La mission locale suscite des affrontements verbaux, rageurs, sur le thème « elle ne sert à rien, hormis à justifier les emplois de ses salariés ». Les habitants jugent le système inefficace pour trouver un emploi. Ils tiennent le même discours sur le dispositif d’orientation scolaire. De manière générale, ils ont un rapport difficile, tendu, avec les « institutions ». Les jeunes ressentent un décalage complet entre ce qu’on leur dit et la réalité. Ils ont l’impression d’une trahison du langage, de se faire piéger par les mots du groupe d’en face. Pour certains, la seule logique qui donne des résultats, c’est de provoquer la peur.

Que préconisez-vous ?

Dans la première conclusion de mon livre, j’avançais des solutions. Je l’ai déchirée. Chaque émeute est suivie d’une avalanche de promesses de changement et d’investissements. Et à chaque fois, les programmes s’enlisent, faute de moyens et d’actions à la hauteur des enjeux. Nicolas Sarkozy, aussi, a promis son plan Marshall des banlieues.
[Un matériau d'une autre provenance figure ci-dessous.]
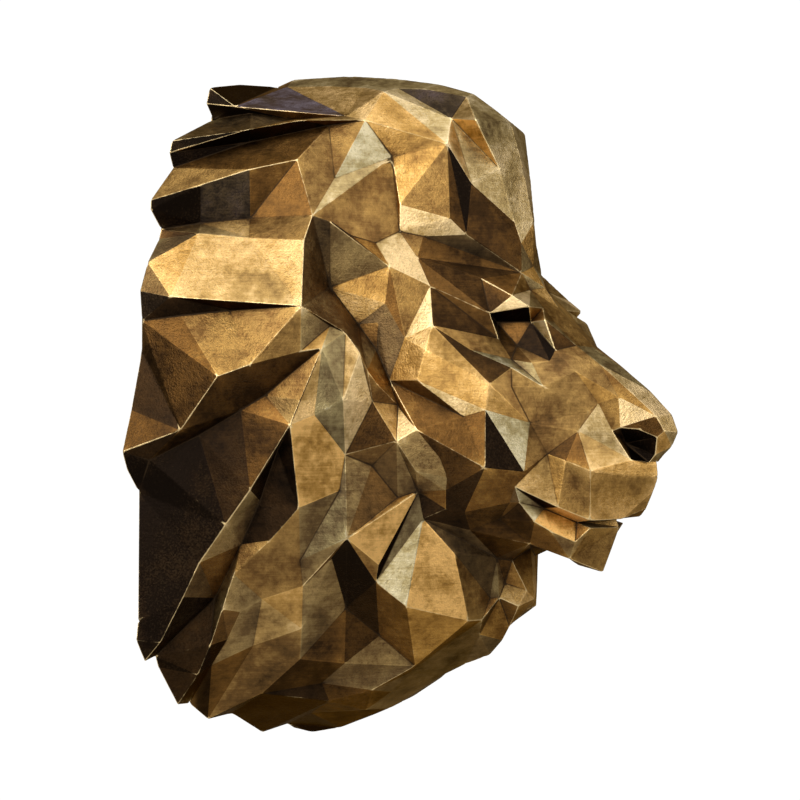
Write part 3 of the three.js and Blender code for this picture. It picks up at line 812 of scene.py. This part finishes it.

Qu’en est-il ? Ses initiatives restent symboliques. Plus personne n’y croit. J’ai voulu faire ressentir au lecteur la sensation d’étouffement que vivent au quotidien les habitants du ghetto, ne pas lui permettre de s’abriter derrière des grandes explications ou des solutions toutes faites. Une façon de mettre chacun face à ces responsabilités.

DIDIER LAPEYRONNIE

Sociologue.

PROFESSEUR à Paris IV.

AUTEUR de Ghetto urbain. Ségrégation, violence, pauvreté en France aujourd’hui (Robert Laffont, 2008).

Il y présente les résultats d’une enquête de quatre ans menée au plus près des habitants, dans un quartier HLM à la périphérie d’une ville moyenne. Il y décortique le processus de ghettoïsation et les conduites sociales qu’il génère.